101. FORMATION DEFINED
A formation consists of two or more aircraft flying in close proximity with all movements
coordinated and in unison. The smallest formation unit is a section which consists of two
aircraft; a Lead and one Wingman. Next in size is a division, which is composed of two sections.
Adding sections or divisions as required makes larger formations. It should be noted that the
basic unit of any formation, no matter how large, is the section.
102. RELATIVE MOTION
Essentially, formation flying is nothing more than controlling the relative motion between
aircraft. To maintain a fixed position, the motion must be stopped. To maneuver safely in
relation to another aircraft, the direction and rate of motion are controlled. The Lead is
considered to be fixed and any movement between aircraft is considered as movement of the
Wingman in relation to the Lead. In the Contact stage, the horizon is used as the aircraft attitude
reference. In the Instrument stage, an artificial horizon (attitude gyro) is used. In Formation,
flying relative to Lead's aircraft becomes the primary reference for attitude control.
Relative motion can be resolved into movement about any one or a combination of all three axes.
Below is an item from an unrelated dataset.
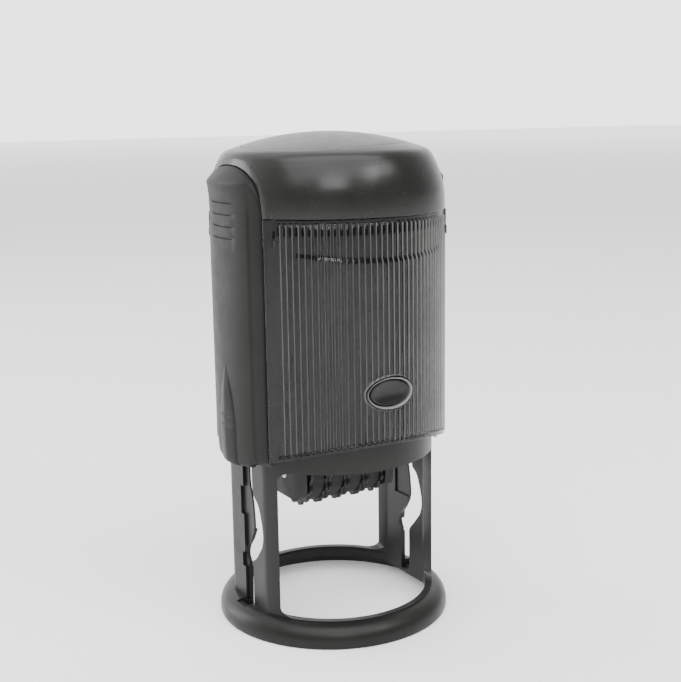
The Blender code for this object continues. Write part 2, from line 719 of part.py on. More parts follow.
def band_outline(inset):
    """A loop around the wheel's hub and over the bridge, in the (Y, Z) plane."""
    wheel_r = HUB_R + GAP + BAND_T - inset
    top_half = BAND_HALF_Y - inset
    corner = max(0.5 * MM, 1.2 * MM - inset)
    top = PRINT_FACE_Z - inset
    start = math.asin((wheel_r - top_half) / (top - WHEEL_Z))
    points = []
    steps = 20
    for i in range(steps + 1):
        angle = math.pi - start + (math.pi + 2 * start) * i / steps
        points.append((wheel_r * math.cos(angle), WHEEL_Z + wheel_r * math.sin(angle)))
    for side in (1, -1):
        for i in range(4):
            angle = math.pi / 2 * i / 3
            if side < 0:
                angle = math.pi / 2 + angle
            points.append((side * (top_half - corner) + corner * math.cos(angle),
                           top - corner + corner * math.sin(angle)))
    return points


def add_wheels_and_bands():
    flange = (WHEEL_PITCH - BAND_W) / 2 - 0.25 * MM
    for i in range(WHEEL_COUNT):
        x = (i - (WHEEL_COUNT - 1) / 2) * WHEEL_PITCH
        half = WHEEL_PITCH / 2 - 0.15 * MM
        name = f"date_wheel_{i + 1}"
        wheel = link_part(name, rod_mesh(name, HUB_R, x - half + 0.2 * MM, x + half - 0.2 * MM,
                                         "X", (0.0, WHEEL_Z), 22), (0.06, 0.06, 0.06))
        for k, (a, b) in enumerate(((x - half, x - half + flange), (x + half - flange, x + half))):
            rim_name = f"{name}_rim_{k}"
            rim = link_cutter(rim_name, toothed_disc(rim_name, a, b))
            boolean(wheel, rim, "UNION")
        bore_name = name + "_bore"
        bore = link_cutter(bore_name, rod_mesh(bore_name, AXLE_R + 0.1 * MM, x - WHEEL_PITCH,
                                               x + WHEEL_PITCH, "X", (0.0, WHEEL_Z), 12))
        boolean(wheel, bore)
        name = f"date_band_{i + 1}"
        loops = [band_outline(0.0), band_outline(BAND_T)]
        link_part(name, outline_mesh(name, loops, x - BAND_W / 2, x + BAND_W / 2, SIDE),
                  (0.02, 0.02, 0.02), 0.8)


def add_main_spring():
    curve = bpy.data.curves.new("main_spring", "CURVE")
    curve.dimensions = "3D"
    curve.bevel_depth = SPRING_WIRE_R
    curve.bevel_resolution = 2
    curve.use_fill_caps = True
    low = SHELF_Z + SHELF_T + GAP + SPRING_WIRE_R
    high = crown_z(SPRING_R) - INSERT_T - GAP - 1.5 * MM - GAP - SPRING_WIRE_R - 0.2 * MM
    per_turn = 11
    count = SPRING_TURNS * per_turn + 1
    spline = curve.splines.new("POLY")
    spline.points.add(count - 1)
    for i, point in enumerate(spline.points):
        angle = math.tau * i / per_turn
        point.co = (SPRING_R * math.cos(angle), SPRING_R * math.sin(angle),
                    low + (high - low) * i / (count - 1), 1.0)
    spring = bpy.data.objects.new("main_spring", curve)
    PARTS.objects.link(spring)
    curve.materials.append(material("main_spring_finish", (0.5, 0.5, 0.5), 0.3, 1.0))


def main():
    base_frame()
    ink_pad()
    add_main_spring()
    add_cap_shell()
    add_top_insert()
    add_grips()
    add_windows_and_cards()
    add_lock_buttons()
    add_arms_and_pins()
    add_carriage()
    add_wheels_and_bands()


main()
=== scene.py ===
import math

import bmesh
import bpy
from mathutils import Matrix, Vector


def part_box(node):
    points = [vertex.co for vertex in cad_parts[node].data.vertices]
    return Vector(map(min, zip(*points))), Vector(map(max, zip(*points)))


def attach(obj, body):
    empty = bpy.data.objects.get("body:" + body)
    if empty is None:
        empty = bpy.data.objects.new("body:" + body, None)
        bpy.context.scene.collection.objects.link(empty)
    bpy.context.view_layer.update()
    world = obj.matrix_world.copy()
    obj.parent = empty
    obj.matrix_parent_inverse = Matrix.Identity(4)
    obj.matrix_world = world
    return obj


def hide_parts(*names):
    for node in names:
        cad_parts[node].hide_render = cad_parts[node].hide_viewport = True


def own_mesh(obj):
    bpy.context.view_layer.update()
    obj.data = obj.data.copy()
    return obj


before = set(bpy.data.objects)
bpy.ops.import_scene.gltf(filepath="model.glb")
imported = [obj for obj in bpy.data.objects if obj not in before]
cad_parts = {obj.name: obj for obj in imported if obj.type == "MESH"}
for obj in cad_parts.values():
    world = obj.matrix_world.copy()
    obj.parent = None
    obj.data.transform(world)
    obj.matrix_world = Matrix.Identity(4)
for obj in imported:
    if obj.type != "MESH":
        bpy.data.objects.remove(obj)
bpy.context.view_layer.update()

# Every length below is in millimetres; MM turns it into metres when a mesh is made.
MM = 0.001

# ---- sizes read from the frame ----
RING_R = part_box("foot_ring")[1].y / MM
SHELL_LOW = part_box("left_grip")[0].z / MM
CROWN_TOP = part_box("top_insert")[1].z / MM
WINDOW_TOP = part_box("front_window")[1].z / MM
BUTTON_LOW, BUTTON_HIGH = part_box("front_lock_button")
BUTTON_Z = (BUTTON_LOW.z + BUTTON_HIGH.z) / 2 / MM

# ---- sizes shared by several pieces ----
CAP_R = 31.4            # radius at which ribs and arches are laid out round the cap
GAP = 0.3               # clearance round each grip in its pocket
FINE = 176              # points in one full turn
THROUGH = 40            # far enough to cut through the whole object
SOFT_EDGE_ANGLE = 32    # degrees; sharper edges stay sharp in the shading


# ---- mesh helpers ----

MERGE = 0.002           # points closer than this are one point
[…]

Lateral movement can be controlled using power to move fore/aft and by using aileron to move
left/right relative to Lead while vertical movement is primarily controlled by elevator inputs to
climb/descend relative to Lead. Good formation is the result of anticipation and small, timely
corrections about all three axes. Always keep the aircraft trimmed and in coordinated flight.
This is one of the key fundamentals to good formation flying.